CURE MODELING ANALYSIS AND DEVELOPMENT USING COMPUTER AIDED CURING (RAVEN AND WINASCOM)

摘要

The primary objective of this paper is to evaluate current state-of-the-art computer programs to assist in the development of effective cure cycles for a new out-of-autoclave resin. Two composite process modeling programs were investigated, specifically WinASCOM (developed with The McDonnell Aircraft Company under an Air Force contract) and RAVEN (commercially available from the Canadian-based company, Convergent Manufacturing Technology, Inc.). Cure cycle simulations and analyses were performed on the same resin systems and compared to assess their relevant capabilities and accuracy as it pertains to cure process development and refinement. The resin systems evaluated by the programs include the out-of-autoclave epoxy systems: X5320 (experimental version) and Cycom?5320 (commercial version).
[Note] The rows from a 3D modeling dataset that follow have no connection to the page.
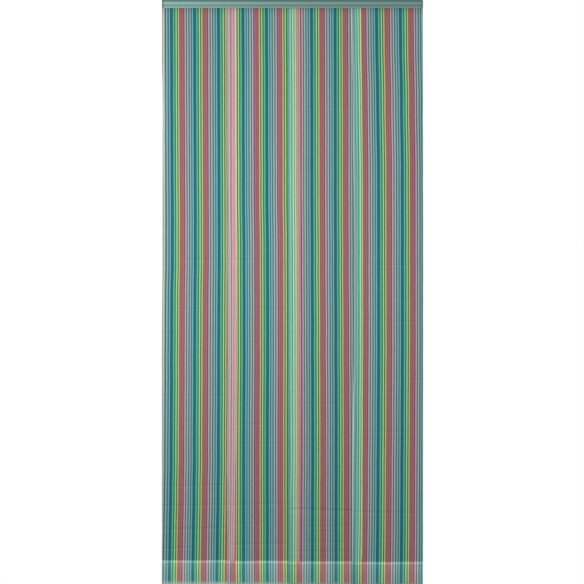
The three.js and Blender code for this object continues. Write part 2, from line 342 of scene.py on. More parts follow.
def moulded_plastic():
    """Matt moulded ABS: a fine even grain, and slightly lighter and darker clouds."""
    material, tree = new_material("matt moulded plastic")
    place = add_node(tree, "ShaderNodeTexCoord").outputs["Object"]
    clouds = add_node(
        tree, "ShaderNodeTexNoise", {"Vector": place, "Scale": 1 / (CAP_CLOUD_SIZE * MM), "Detail": 2.0}
    ).outputs["Fac"]
    darkest, palest = CAP_CLOUD_TONES
    tone = add_node(tree, "ShaderNodeMapRange", {"Value": clouds, "To Min": darkest, "To Max": palest})
    colour = add_node(
        tree,
        "ShaderNodeVectorMath",
        {0: linear(CAP_COLOUR)[:3], 1: tone.outputs["Result"]},
        operation="MULTIPLY",
    )
    grain = add_node(
        tree, "ShaderNodeTexNoise", {"Vector": place, "Scale": 1 / (CAP_GRAIN_SIZE * MM)}
    ).outputs["Fac"]
    relief = add_node(tree, "ShaderNodeBump", {"Height": grain, "Strength": 0.3, "Distance": 0.04 * MM})
    plastic = add_node(
        tree,
        "ShaderNodeBsdfPrincipled",
        {
            "Base Color": colour.outputs["Vector"],
            "Roughness": 0.6,
            "IOR": 1.53,
            "Normal": relief.outputs["Normal"],
        },
    )
    add_node(tree, "ShaderNodeOutputMaterial", {"Surface": plastic.outputs["BSDF"]})
    return material


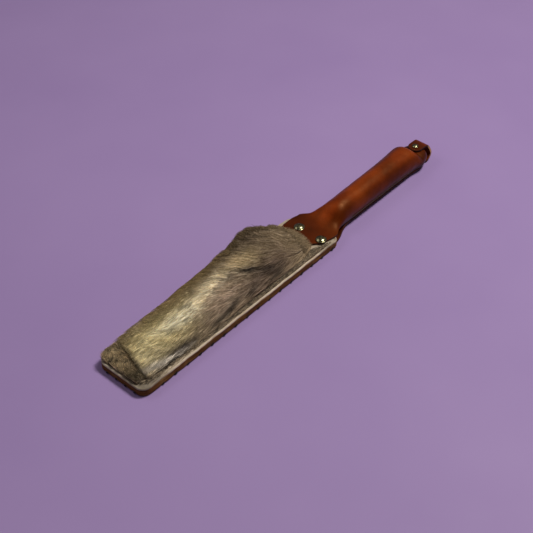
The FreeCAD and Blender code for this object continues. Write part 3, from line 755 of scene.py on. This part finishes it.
def strand_mesh(name, paths, widths, colours, material=FUR):
    """Closed three-sided tapering strands; colours has one value for each point of a path."""
    count, stops = paths.shape[:2]
    tangent = np.gradient(paths, axis=1)
    tangent /= np.linalg.norm(tangent, axis=2)[..., None] + 1e-9
    side = np.cross(tangent, (0.0, 0.0, 1.0))
    side /= np.linalg.norm(side, axis=2)[..., None] + 1e-9
    up = np.cross(side, tangent)
    s = np.linspace(0, 1, stops)
    taper = (1 - 0.9 * s ** 1.6)[None, :, None]
    radius = 0.5 * widths[:, None, None] * taper
    rings = []
    for angle in (90, 210, 330):
        a = radians(angle)
        rings.append(paths + radius * (cos(a) * side + sin(a) * up))
    body = np.stack(rings, 2)[:, :-1]
    apex = paths[:, -1:, None, :]
    points = np.concatenate((body.reshape(count, -1, 3), apex.reshape(count, 1, 3)), axis=1)
    per = points.shape[1]
    tris = [(0, 2, 1)]
    for k in range(stops - 2):
        for n in range(3):
            a, b = 3 * k + n, 3 * k + (n + 1) % 3
            tris += [(a, b, b + 3), (a, b + 3, a + 3)]
    last = 3 * (stops - 2)
    tris += [(last, last + 1, per - 1), (last + 1, last + 2, per - 1), (last + 2, last, per - 1)]
    faces = (np.array(tris)[None] + per * np.arange(count)[:, None, None]).reshape(-1, 3)
    tone = np.repeat(colours[:, :-1], 3, axis=1)
    tone = np.concatenate((tone, colours[:, -1:]), axis=1).reshape(-1, 3)

    mesh = bpy.data.meshes.new(name)
    mesh.vertices.add(count * per)
    mesh.vertices.foreach_set("co", (points.reshape(-1) * MM).astype(np.float32))
    mesh.loops.add(faces.size)
    mesh.loops.foreach_set("vertex_index", faces.reshape(-1).astype(np.int32))
    mesh.polygons.add(len(faces))
    mesh.polygons.foreach_set("loop_start", np.arange(0, faces.size, 3, dtype=np.int32))
    mesh.polygons.foreach_set("use_smooth", np.ones(len(faces), bool))
    mesh.update(calc_edges=True)
    mesh.materials.append(material)
    obj = add_object(name, mesh)
    paint(obj, tone)
    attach(obj, "swatter")


def hairs(full):
    return full


def fade(colour, root, gain, power=1.0):
    """Colours along each hair, darkest at its root."""
    return colour[:, None, :] * (root + gain * ALONG ** power)[None, :, None]


def fur_start(y):
    return table(y, PARTING)


def fur_stop(y):
    return table(y, FUR_END)


PAD_COLUMNS = 46
PAD_NEAR = -24.6
PAD_MARGIN = 0.6


def make_pelt():
    """Dense undercoat: a closed lumpy pad under the long pile and one under the short pile."""
    for name, is_long, rows, steep, slot, node, material in (
            ("pelt_long", True, 150, 50, "fur", "fur_main", FUR),
            ("pelt_short", False, 24, 8, "fur_short", "fur_tip", FUR_SHORT)):
        v = np.linspace(0, 1, PAD_COLUMNS)[None, :]
        t = np.linspace(0, 1, rows)[:, None]

        def along(y, inset):
            start = fur_start(y) + 2.0 if is_long else TIP + 2.8 + inset
            stop = fur_stop(y) if is_long else fur_start(y) + 4.5
            return start + (stop - start) * t

        low = table(along(PAD_NEAR + (FAR_EDGE - PAD_NEAR) * v, 0), NEAR_EDGE) + PAD_MARGIN
        y = low + (FAR_EDGE - PAD_MARGIN - low) * v
        x = along(y, corner_inset(y))
        if is_long:
            height = pile(x, y)
            height = np.maximum(height - np.minimum(2.0, 0.4 * height), 0.7)
        else:
            height = 2.1 + 0.3 * ripple((x, y), 8, 40)
        height = height + 0.15 * ripple((x, y), 5, 41)
        rim = np.minimum(np.minimum(v * 16, (1 - v) * 30), np.minimum(t, 1 - t) * steep)
        z = bed(x) + 0.15 + height * np.clip(rim + 0.3, 0, 1) ** 0.5
        top = np.stack((x, y, z), -1).reshape(-1, 3)
        bottom = top.copy()
        bottom[:, 2] = bed(top[:, 0]) - 0.05
        points = np.vstack((top, bottom))
        count = len(top)
        faces = grid_faces(rows, PAD_COLUMNS)
        faces += [tuple(corner + count for corner in face[::-1]) for face in faces]
        near, far = range(0, count, PAD_COLUMNS), range(PAD_COLUMNS - 1, count, PAD_COLUMNS)
        first, last = range(PAD_COLUMNS), range(count - PAD_COLUMNS, count)
        border = [*zip(near, near[1:]), *zip(last, last[1:]), *zip(far[1:], far), *zip(first[1:], first)]
        faces += [(b, a, a + count, b + count) for a, b in border]
        obj = mesh_object(name, points, faces, [material], slot, node)
        paint(obj, 0.55 * tint(points[:, 0], points[:, 1]) if is_long
              else np.ones((len(points), 3)) * rgb(74, 62, 48))


LONG_ZONES = (-206, -157, -112, -70, -30, 17)
LONG_HAIRS = 7400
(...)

These are of interest to several customers, including the Non-Autoclave Manufacturing Technology Program, a jointly accomplished program by a Boeing-led team and the U.S. Government (DARPA/DSO) under the guidance of the Air Force. In order for the process modeling programs to perform cure cycle analysis at their highest fidelity, detailed kinetic and viscosity data on both resin systems were collected using dynamic scanning calorimetry (DSC) and rheometric dynamic analysis (RDA) methods via a series of dynamic ramp and isothermal hold conditions. All predictions made by the modeling programs were compared to experimental data obtained by manufacture of test panels using embedded thermocouples and dielectric sensors. Several case studies will be performed for various cure conditions, lay-up thicknesses, and laminate architecture in future work.